10Die Kostenentscheidung folgt aus §§ 92 Abs. 2 Nr. 1 ZPO.
11Die Entscheidung über die vorläufige Vollstreckbarkeit folgt aus §§ 713 ZPO.
12Der Streitwert wird auf 439,83 € festgesetzt.
13Rechtsbehelfsbelehrung:
14Gegen dieses Urteil ist das Rechtsmittel der Berufung für jeden zulässig, der durch dieses Urteil in seinen Rechten benachteiligt ist,
151. wenn der Wert des Beschwerdegegenstandes 600,00 EUR übersteigt oder
162. wenn die Berufung in dem Urteil durch das Amtsgericht zugelassen worden ist.
17Die Berufung muss innerhalb einer Notfrist von einem Monat nach Zustellung dieses Urteils schriftlich bei dem Landgericht Hagen, Heinitzstr. 42, 58097 Hagen, eingegangen sein. Die Berufungsschrift muss die Bezeichnung des Urteils, gegen das die Berufung gerichtet wird, sowie die Erklärung, dass gegen dieses Urteil Berufung eingelegt werde, enthalten.
18Die Berufung ist, sofern nicht bereits in der Berufungsschrift erfolgt, binnen zwei Monaten nach Zustellung dieses Urteils schriftlich gegenüber dem Landgericht Hagen zu begründen.
19Die Parteien müssen sich vor dem Landgericht Hagen durch einen Rechtsanwalt vertreten lassen, insbesondere müssen die Berufungs- und die Berufungsbegründungsschrift von einem solchen unterzeichnet sein.
20Mit der Berufungsschrift soll eine Ausfertigung oder beglaubigte Abschrift des angefochtenen Urteils vorgelegt werden.

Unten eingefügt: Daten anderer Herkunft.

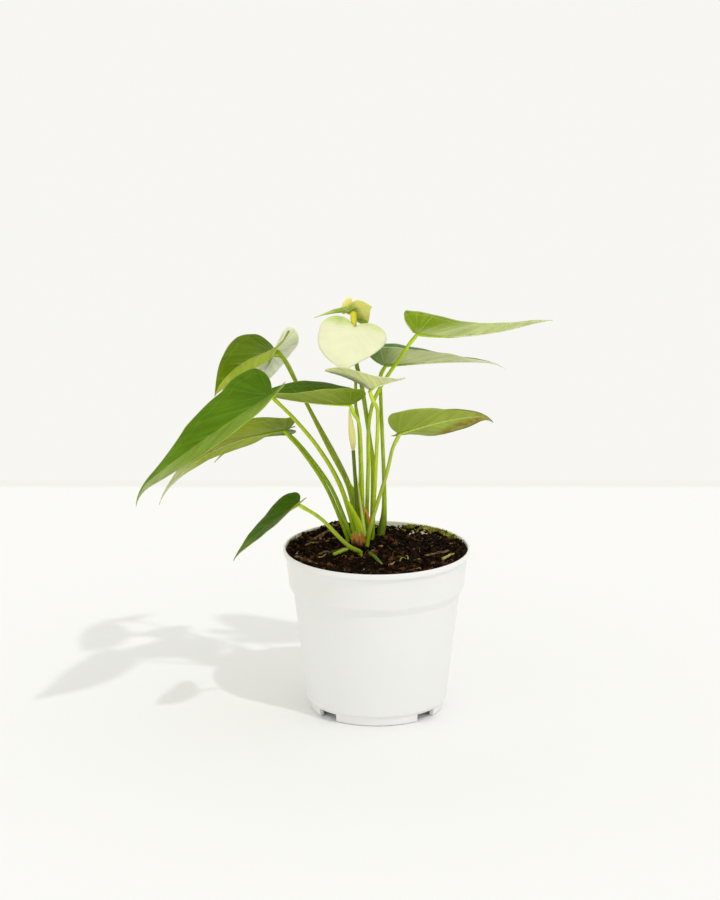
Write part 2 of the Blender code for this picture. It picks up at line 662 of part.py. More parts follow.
def plate(name, run, thickness, surface):
    """Thin upright scale standing over the soil along (x, y, top height) points."""
    points = []
    for i, (x, y, top) in enumerate(run):
        before = run[max(i - 1, 0)]
        after = run[min(i + 1, len(run) - 1)]
        across = np.array((before[1] - after[1], after[0] - before[0]))
        across = across / np.linalg.norm(across) * thickness / 2
        low = soil_height(x, y) + SCALE_SOIL_GAP
        for side in (-1, 1):
            for height in (low, top):
                points.append((x + side * across[0], y + side * across[1], height))
    faces = [(0, 1, 3, 2)]
    for i in range(len(run) - 1):
        a = 4 * i
        for near, far in ((0, 1), (1, 3), (3, 2), (2, 0)):
            faces.append((a + near, a + 4 + near, a + 4 + far))
            faces.append((a + near, a + 4 + far, a + far))
    a = 4 * (len(run) - 1)
    faces.append((a, a + 2, a + 3, a + 1))
    return body(name, points, faces, surface)


def rod(name, centre, radius, low, high, sides):
    """Upright round bar with flat ends."""
    x, y = centre
    corners = []
    for height in (low, high):
        for k in range(sides):
            angle = 2 * math.pi * k / sides
            corners.append((x + radius * math.cos(angle), y + radius * math.sin(angle), height))
    faces = [tuple(range(sides - 1, -1, -1)), tuple(range(sides, 2 * sides))]
    faces += [(k, (k + 1) % sides, sides + (k + 1) % sides, sides + k) for k in range(sides)]
    return body(name, corners, faces)


def wall_inside(height):
    """Inner radius of the pot at a height."""
    heights = (POT_FLOOR_TOP, POT_BODY_TOP_Z, POT_COLLAR_LOW_Z, POT_HEIGHT - 0.8)
    radii = (POT_BODY_LOW_RADIUS, POT_BODY_TOP_RADIUS, POT_COLLAR_LOW_RADIUS, POT_COLLAR_TOP_RADIUS)
    return float(np.interp(height, heights, radii)) - POT_WALL


def soil_height(x, y):
    """Lumpy surface with a low mound around the stems and one at the back on the left."""
    crown = 3.4 * math.exp(-((x + 8) ** 2 + (y - 10) ** 2) / 220.0)
    back = 4.2 * math.exp(-((x + 25) ** 2 + (y - 42) ** 2) / 130.0)
    lumps = 0.0
    for wave in SOIL_WAVES:
        lumps += wave[0] * math.sin(wave[1] * x + wave[2] * y + wave[3])
    return SOIL_LEVEL + crown + back + lumps


def soil_waves():
    chance = random.Random(5)
    waves = []
    for size in (0.35, 0.35, 0.3, 0.25, 0.25):
        turn = chance.uniform(0, 2 * math.pi)
        pace = chance.uniform(0.18, 0.5)
        waves.append((size, pace * math.cos(turn), pace * math.sin(turn), chance.uniform(0, 6.3)))
    return waves


SOIL_WAVES = soil_waves()


def make_soil(holes, surface):
    edge = wall_inside(SOIL_LEVEL) - SOIL_WALL_GAP
    corners = []
    for i in range(1, SOIL_RINGS + 1):
        radius = edge * i / SOIL_RINGS
        for k in range(SOIL_SPOKES):
            angle = 2 * math.pi * k / SOIL_SPOKES
            x = radius * math.cos(angle)
            y = radius * math.sin(angle)
            corners.append((x, y, soil_height(x, y)))
    sides = (POT_COLLAR_LOW_Z, POT_BODY_TOP_Z, POT_FLOOR_TOP + GAP)
    for height in sides:
        for k in range(SOIL_SPOKES):
            angle = 2 * math.pi * k / SOIL_SPOKES
            reach = wall_inside(height) - SOIL_WALL_GAP
            corners.append((reach * math.cos(angle), reach * math.sin(angle), height))
    rows = SOIL_RINGS + len(sides)
    faces = []
    for i in range(rows - 1):
        for k in range(SOIL_SPOKES):
            n = (k + 1) % SOIL_SPOKES
            a, b = i * SOIL_SPOKES + k, i * SOIL_SPOKES + n
            c, d = b + SOIL_SPOKES, a + SOIL_SPOKES
            faces += [(a, d, c), (a, c, b)]
    top = len(corners)
    corners.append((0.0, 0.0, soil_height(0.0, 0.0)))
    corners.append((0.0, 0.0, POT_FLOOR_TOP + GAP))
    last = (rows - 1) * SOIL_SPOKES
    for k in range(SOIL_SPOKES):
        n = (k + 1) % SOIL_SPOKES
        faces += [(top, k, n), (top + 1, last + n, last + k)]
    soil = body("soil", corners, faces, surface)
    cutters = [rod("hole", centre, radius + HOLE_GAP, HOLE_BOTTOM, HOLE_TOP, HOLE_SIDES)
               for centre, radius in holes]
    return combine(soil, cutters, "DIFFERENCE")


def stem(name, points, radius, surface, top_share=0.85):
    """Stalk standing in the soil, thinner towards its top."""
    foot, top = points[0], points[-1]
    way = [(foot[0], foot[1], STEM_BOTTOM)] + smooth_path(points, 2)
    heights = [q[2] for q in way]
    radii = list(np.interp(heights, (SOIL_LEVEL, top[2]), (radius, radius * top_share)))
    return tube(name, way, radii, STEM_SIDES, surface)


def make_upper_spathe(surface):
    """Small green spathe with the narrow sliver that grows from the same knob."""
    hood = blade_body(UPPER_SPATHE, surface)
    middle = np.array(SLIVER.junction)
    reach = np.array((KNOB_REACH, 0.0, 0.0))
    knob = tube("knob", [middle - reach, middle + reach], [KNOB_RADIUS, KNOB_RADIUS], STEM_SIDES)
    return combine(hood, [blade_body(SLIVER), knob], "UNION")


def move_to_footprint(objects):
    """Put the origin in the middle of the footprint of everything together."""
    corners = np.array([v.co[:] for obj in objects for v in obj.data.vertices])
    low = corners.min(0)
    high = corners.max(0)
    shift = Vector((-(low[0] + high[0]) / 2, -(low[1] + high[1]) / 2, -low[2]))
    for obj in objects:
        obj.location = shift


def main():
    remove_everything()
    pot_white = material("pot_white", (0.86, 0.86, 0.85), 0.35)
    soil_brown = material("soil_brown", (0.055, 0.033, 0.02), 0.95)
    leaf_green = material("leaf_green", (0.085, 0.19, 0.02), 0.38)
    stem_green = material("stem_green", (0.33, 0.45, 0.07), 0.42)
    spathe_cream = material("spathe_cream", (0.83, 0.82, 0.6), 0.45)
    spathe_green = material("spathe_green", (0.42, 0.52, 0.16), 0.45)
    spadix_yellow = material("spadix_yellow", (0.55, 0.47, 0.12), 0.55)
    bud_pale = material("bud_pale", (0.62, 0.66, 0.28), 0.45)
    scale_brown = material("scale_brown", (0.3, 0.17, 0.07), 0.8)
    objects = [make_pot(pot_white)]
    holes = [((q.stalk[0][0], q.stalk[0][1]), q.foot_radius) for q in LEAVES]
    for points, radius in ((FLOWER_STALK, FLOWER_STALK_RADIUS), (SPEAR, SPEAR_RADIUS),
                           (BUD_STALK, BUD_STALK_RADIUS)):
        holes.append(((points[0][0], points[0][1]), radius))
    objects.append(make_soil(holes, soil_brown))
    objects += [make_leaf(leaf, leaf_green) for leaf in LEAVES]
    objects.append(stem("flower_stalk", FLOWER_STALK, FLOWER_STALK_RADIUS, stem_green))
    objects.append(stem("young_stem", SPEAR, SPEAR_RADIUS, stem_green, 0.7))
    objects.append(stem("bud_stalk", BUD_STALK, BUD_STALK_RADIUS, stem_green))
    for name, run, surface in (("bud", BUD, bud_pale), ("spadix", SPADIX, spadix_yellow)):
        objects.append(tube(name, [p for p, r in run], [r for p, r in run], STEM_SIDES, surface))
    objects.append(plate("crown_scale", CROWN_SCALE, SCALE_THICKNESS, scale_brown))
    for name, points, radius in ROOT_STUBS:
        radii = [radius, radius, radius * STUB_TIP_SHARE]
        objects.append(tube(name, points, radii, STALK_SIDES, stem_green))
    objects.append(blade_body(SPATHE, spathe_cream))
    objects.append(make_upper_spathe(spathe_green))
    move_to_footprint(objects)


main()
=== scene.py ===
import math
import random
from dataclasses import dataclass

import bmesh
import bpy
import numpy as np
from mathutils import Matrix, Vector, noise


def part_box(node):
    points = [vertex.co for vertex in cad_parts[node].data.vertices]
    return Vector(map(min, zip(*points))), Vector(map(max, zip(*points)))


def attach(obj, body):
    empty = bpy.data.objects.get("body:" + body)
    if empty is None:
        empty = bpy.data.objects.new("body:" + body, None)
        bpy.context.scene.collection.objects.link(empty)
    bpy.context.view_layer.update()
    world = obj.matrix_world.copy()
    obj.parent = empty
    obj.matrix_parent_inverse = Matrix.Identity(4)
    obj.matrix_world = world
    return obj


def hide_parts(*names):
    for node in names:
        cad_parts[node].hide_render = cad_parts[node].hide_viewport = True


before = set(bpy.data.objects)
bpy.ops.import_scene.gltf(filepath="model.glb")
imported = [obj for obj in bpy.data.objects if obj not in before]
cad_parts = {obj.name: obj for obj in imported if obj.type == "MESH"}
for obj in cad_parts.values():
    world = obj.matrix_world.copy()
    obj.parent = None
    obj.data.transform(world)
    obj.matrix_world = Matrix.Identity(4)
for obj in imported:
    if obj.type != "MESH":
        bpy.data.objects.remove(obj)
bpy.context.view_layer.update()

# Young flamingo flower in a white nursery pot, dressed over its solids. Shapes are drawn in
# millimetres around the pot's own axis, x to the right, y away from the viewer and z up, and
# placed on the frame where the solid pot stands. Angles are in degrees unless said.

MM = 0.001
TINY = 1e-9
pot_low, pot_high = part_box("pot")
POT_AXIS = Vector(((pot_low[0] + pot_high[0]) / 2, (pot_low[1] + pot_high[1]) / 2, pot_low[2]))

# Pot
LIP_RADIUS = 60.0
POT_HEIGHT = 106.5
COLLAR_TOP_RADIUS = 58.2
COLLAR_LOW_RADIUS = 56.2
COLLAR_LOW_Z = 82.0
BODY_TOP_RADIUS = 53.2
BODY_TOP_Z = 77.0
BODY_LOW_RADIUS = 45.0
FOOT_RADIUS = 42.7
FOOT_INNER_RADIUS = 40.2
LEDGE_Z = 6.8
WALL = 1.3
LIP_LOW_Z = 102.3
LIP_INNER_RADIUS = 58.4
FLOOR_TOP = 6.6
FLOOR_BOTTOM = 5.2
POT_SEGMENTS = 160
CORNER_RADIUS = 1.1
CREASE_ANGLE = 38.0
NOTCH_HEIGHT = 5.0
NOTCH_WIDTH = 20.5
NOTCH_STEPS = 7
NOTCH_DIRECTIONS = (42.5, 137.5, 222.5, 317.5)
DRAIN_RADIUS = 3.5
DRAIN_SIDES = 32
DRAIN_RING_RADIUS = 24.0
CUTTER_REACH = 3.0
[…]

21Hinweis zum elektronischen Rechtsverkehr:
22Die Einlegung ist auch durch Übertragung eines elektronischen Dokuments an die elektronische Poststelle des Gerichts möglich. Das elektronische Dokument muss für die Bearbeitung durch das Gericht geeignet und mit einer qualifizierten elektronischen Signatur der verantwortenden Person versehen sein oder von der verantwortenden Person signiert und auf einem sicheren Übermittlungsweg gemäß § 130a ZPO nach näherer Maßgabe der Verordnung über die technischen Rahmenbedingungen des elektronischen Rechtsverkehrs und über das besondere elektronische Behördenpostfach (BGBl. 2017 I, S. 3803) eingereicht werden. Weitere Informationen erhalten Sie auf der Internetseite www.justiz.de.